I asked her if she was nervous, but she didn’t know the word. So I asked if she was happy, and her face showed my first guess was right. I put my hands over my heart and made a fluttery gesture, and she made a fist over her chest and pumped it like a fast beating heart, nodding in agreement. I smiled and hugged her again. I remembered some of my first date anxieties, and I’ve spent my whole life socially interacting with boys. I can’t even imagine how scary and exciting it must have been for her, but we had no words to communicate these things, so we just hugged and smiled. It seemed to help.

As I donned my abaya and hijab to go, she told me she was sleepy too and would be going home soon. And after a final round of hugs and happies and beautifuls, I headed off to the parking lot to find my driver and get home.

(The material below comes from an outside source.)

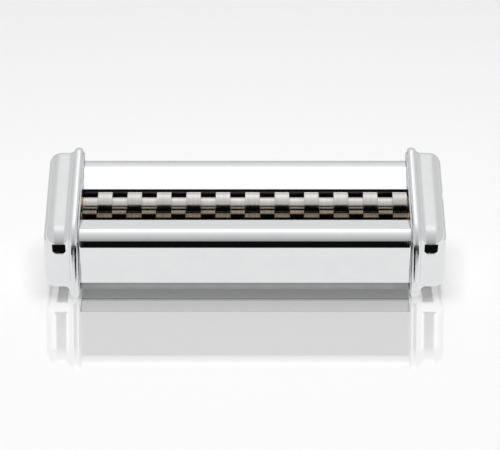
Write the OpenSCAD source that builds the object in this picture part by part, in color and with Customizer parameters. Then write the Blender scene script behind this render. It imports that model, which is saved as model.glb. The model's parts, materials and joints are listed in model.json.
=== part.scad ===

Recently, I’ve been finding myself despairing of the location I’m assigned to. Tabuk is a small town, and many of the things I miss or find frustrating aren’t problems in cities like Jeddah or Riyadh. Expats there can easily get wider choices of food, better exercise and entertainment options and easier travel options both in city with Uber or taxis and out of country because they are major international airports. Just like living in a small town in England or America can be boring or stifling compared to London or New York.

But nights like this are the real reason I love to live abroad. Being able to make connections across cultural and linguistic barriers, to be accepted into people’s lives and make a valued positive impact means so much more than a better grocery store or bigger mall. So, while I might miss out on nighttime walks by the sea (Jeddah) or easy taxi access to the Diplomatic Quarter (Riyadh), there are some trade offs that make spending a year of my life in a small town a totally worthwhile experience.